Cognitieve en zintuigelijke ontwikkeling
Bij het stimuleren van de cognitieve en zintuiglijke ontwikkeling, streven we naar momenten van individuele aandacht. We proberen daarbij altijd een gevoel van verwondering te creëren: of we nu samen met je kindje een (voel)boekje lezen of samen een verse groentehap eten
-
Herkenning
Een kindje herkent voorwerpen die het eerder via een ander zintuig, vaak de mond, heeft leren kennen.
-
Zelf bedacht
Langzamerhand leert een kindje verschil in geluiden te onderscheiden. Rond acht, negen maanden kan het gericht spelen. Acties zijn niet toevallig meer, maar zelf bedacht.
-
Oorzaak en gevolg
Het kind is geboeid door oorzaak-gevolg verbanden. Het gaat ontdekken dat verschillende handelingen bij elkaar horen.
-
Ruimte en tijd
Tussen de acht en twaalf maanden komt het besef van ruimte en tijd.
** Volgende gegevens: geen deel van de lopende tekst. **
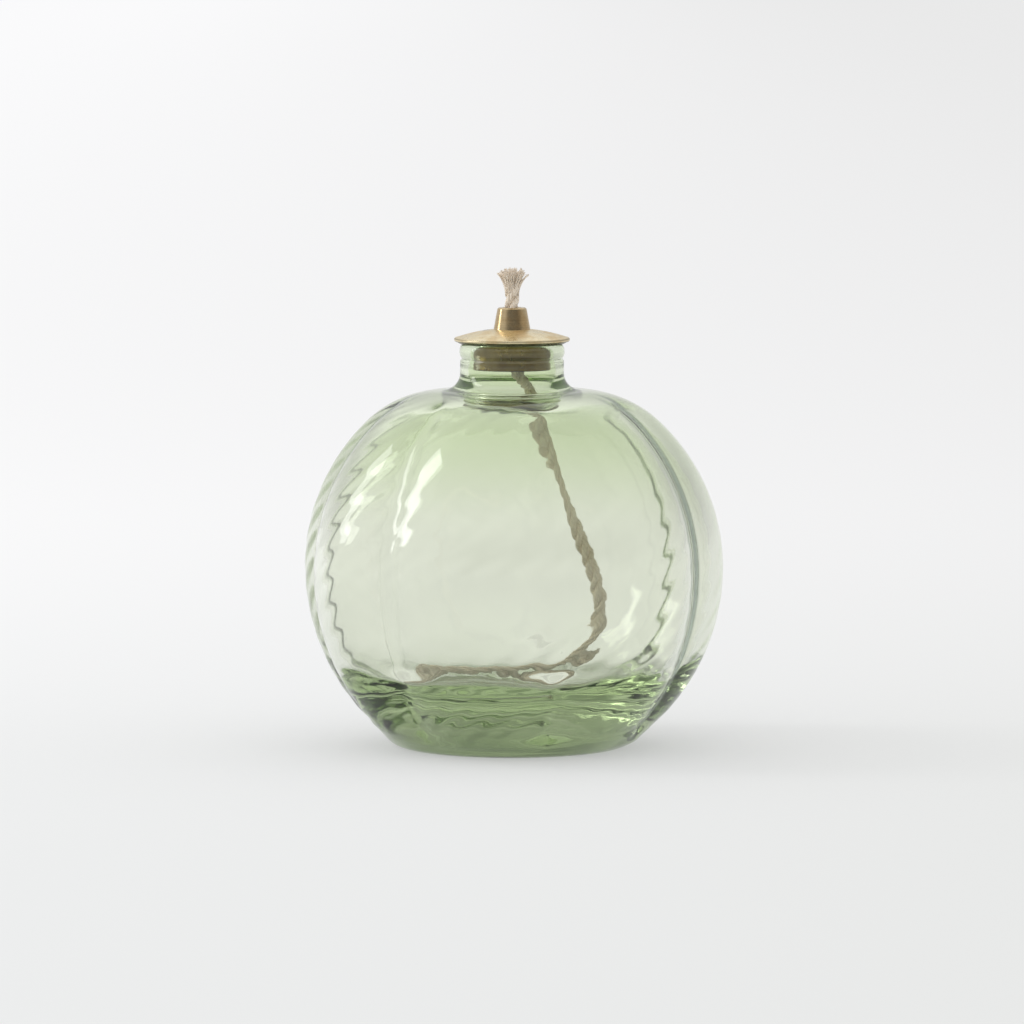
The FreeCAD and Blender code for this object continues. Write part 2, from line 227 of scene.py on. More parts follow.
class LampWickSettings(bpy.types.PropertyGroup):
    colour: bpy.props.FloatVectorProperty(
        name="Cotton", description="Colour of the clean cotton",
        default=linear("#FBEEDC"), subtype="COLOR")
    lay: bpy.props.FloatProperty(
        name="Lay", description="Length over which the strands turn once round the wick",
        default=11.0 * MM, unit="LENGTH")
    tufts: bpy.props.IntProperty(
        name="Tufts", description="Tufts that the frayed head parts into", default=30)
    fibres: bpy.props.IntProperty(
        name="Fibres", description="Loose fibres in each tuft", default=20)


# ---- stage ----

# light crosses the lobed walls and the heavy base many times before it leaves them
GLASS_BOUNCES = 32
SENSOR_WIDTH = 36.0
FLOOR_REACH = 30.0
# a film of air keeps the glass foot off the paper
AIR_FILM = 0.1 * MM
# places between which the paper's painted light changes, from left to right and from near to far
TONE_ACROSS = (-0.6, 0.6)
TONE_AWAY = (-0.25, 0.7)
WINDOW_PLACE = (-1.0, 0.1, 0.62)
WINDOW_AIM = (0, 0, 0.05)
WINDOW_SIZE = (0.24, 0.9)
# sines of the angles over the horizon between which the skirt and the ceiling meet the walls
SKIRT_EDGE = (0.0, 0.24)
CEILING_EDGE = (0.2, 0.65)
# the dark side of the room lies behind the camera and a little to its right: the way to the other
# side, and cosines of the angles from it between which the dark begins
BRIGHT_WAY = (-0.22, 0.975, 0.0)
DARK_EDGE = (-0.9, -0.3)


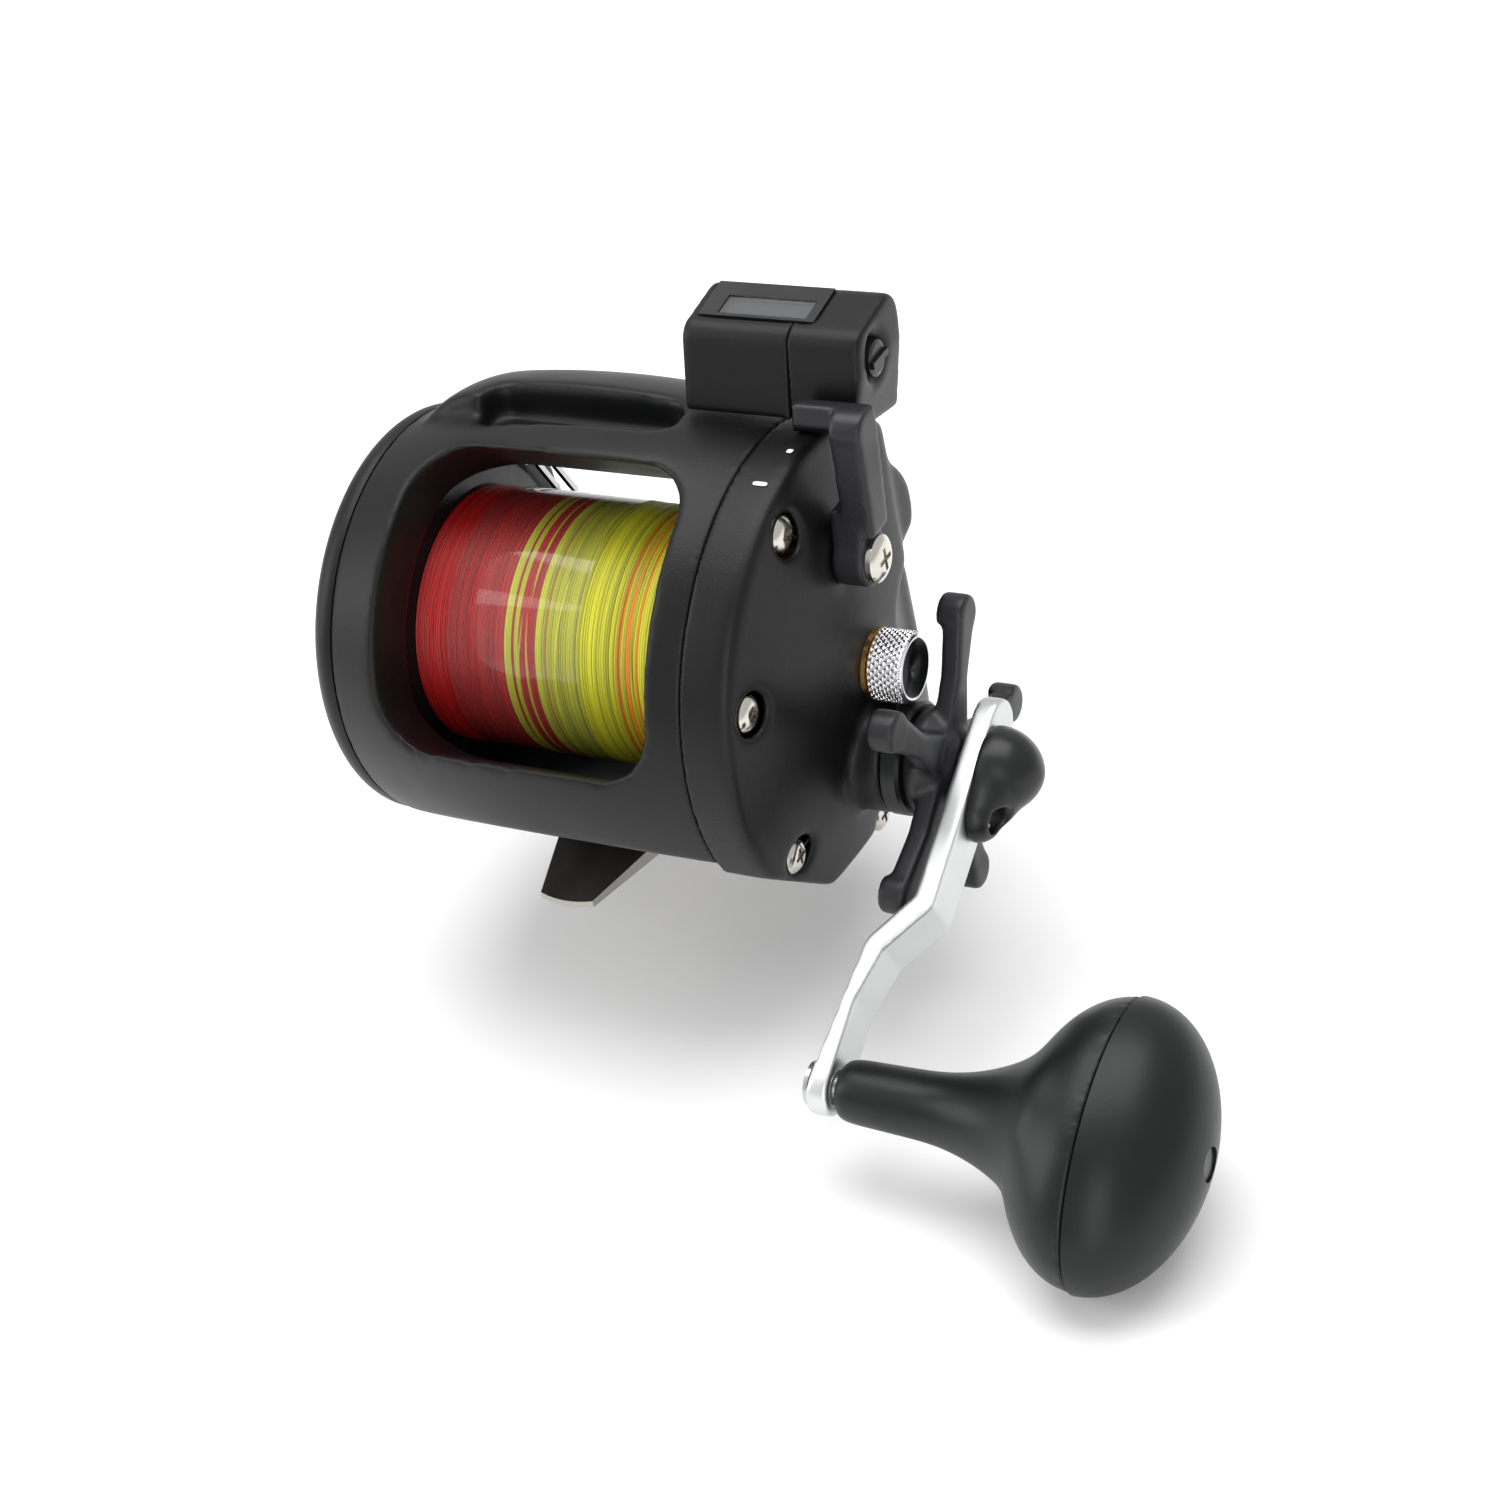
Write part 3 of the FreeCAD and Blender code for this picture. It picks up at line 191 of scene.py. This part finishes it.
def make_looks():
    built = [
        Look("housing", (0.0035, 0.0036, 0.004), sheen=0.26).uneven(60, 0.36, 0.44).grain(
            2600, 0.22, 0.12),
        Look("bezel", (0.008, 0.008, 0.009)).uneven(80, 0.26, 0.38).grain(2200, 0.12, 0.1),
        Look("satin", (0.010, 0.010, 0.012), sheen=0.4).uneven(120, 0.34, 0.46).grain(
            3200, 0.3, 0.1),
        Look("cap", (0.006, 0.0065, 0.007), sheen=0.38).uneven(90, 0.28, 0.38).grain(
            2400, 0.15, 0.1),
        Look("soft", (0.003, 0.0045, 0.0045), sheen=0.32).uneven(50, 0.32, 0.42).grain(
            1800, 0.12, 0.1),
        Look("nickel", (0.62, 0.59, 0.54), 1.0).uneven(300, 0.12, 0.26),
        Look("chrome", (0.80, 0.80, 0.82), 1.0).uneven(200, 0.07, 0.16),
        Look("brass", (0.75, 0.48, 0.17), 1.0).uneven(300, 0.18, 0.3),
        Look("silver", (0.66, 0.67, 0.67), 1.0).uneven(250, 0.38, 0.48).grain(5200, 0.12, 0.06),
        Look("foot", (0.42, 0.40, 0.37), 1.0).uneven(400, 0.28, 0.40, (1, 0.05, 1)).grain(
            3000, 0.03, 0.02, (1, 0.04, 1)),
        Look("steel", (0.50, 0.50, 0.51), 1.0).uneven(500, 0.22, 0.36),
        Look("acetal", (0.66, 0.64, 0.58)).even(0.45).mottled(60, (0.72, 0.70, 0.65)),
        Look("wheel", (0.76, 0.76, 0.74)).even(0.4).mottled(80, (0.84, 0.84, 0.82)),
        Look("spool", (0.016, 0.016, 0.018), 0.6).uneven(300, 0.22, 0.36, (0.05, 1, 1)),
        Look("ink", (0.72, 0.72, 0.72)).uneven(400, 0.45, 0.6),
        Look("digit", (0.01, 0.01, 0.012)).uneven(400, 0.45, 0.6),
        line_look("line", (0.6, 0.6, 0.1)).from_attribute("line_color"),
        Look("film", (0.9, 0.9, 0.9)).even(0.1).see_through(0.985),
        Look("lens", (0.75, 0.78, 0.8)).even(0.08).see_through(0.93)]
    return {look.name: look.material for look in built}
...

Als speelgoed bijvoorbeeld achter elkaar ligt (ruimte), moet een kind eerst het één weghalen om het ander te pakken (tijd).
-
Concentratie
Ervaringen worden nu verwerkt in dromen. Daardoor kan een kind onrustiger en angstiger zijn. Tegelijkertijd neemt het concentratievermogen toe tot ongeveer 1 minuut.
Hoe begeleidt Kindergarden de cognitieve en zintuigelijke ontwikkeling?
Rood: de eerste kleur
Onze pedagogisch medewerksters creëren situaties die bijdragen aan het gevoel van verwondering bij de kinderen. We gebruiken verschillende kleuren, te beginnen bij rood. Dit is namelijk de eerste kleur die kinderen kunnen zien. Ook dagen we ieder kindje uit door bijvoorbeeld materiaal te gebruiken dat een bepaald geluid maakt, of dat anders aanvoelt, zoals aluminium en hout.
Verse groentehap
Voelen, ruiken, proeven. Van jongs af aan stimuleren we de smaakontwikkeling en betrekken we ouders bij het ontwikkelen van een gezond leefpatroon. Zodra het kind eraan toe is, en in overleg met ouders, krijgt hij of zij groente- en fruitsnacks.
Babyboekjes
Voorlezen is leerzaam en bovendien een moment van individuele aandacht. We lezen samen verschillende (voel)boekjes, benoemen plaatjes, slaan bladzijdes om en voelen de textuur van het boek. Zo wordt een boekje iets dat baby’s vast kunnen houden, waar ze in kunnen bladeren en later ook meelezen. Ze genieten van de stem van hun ouders en pedagogisch medewerkers en worden er rustig van.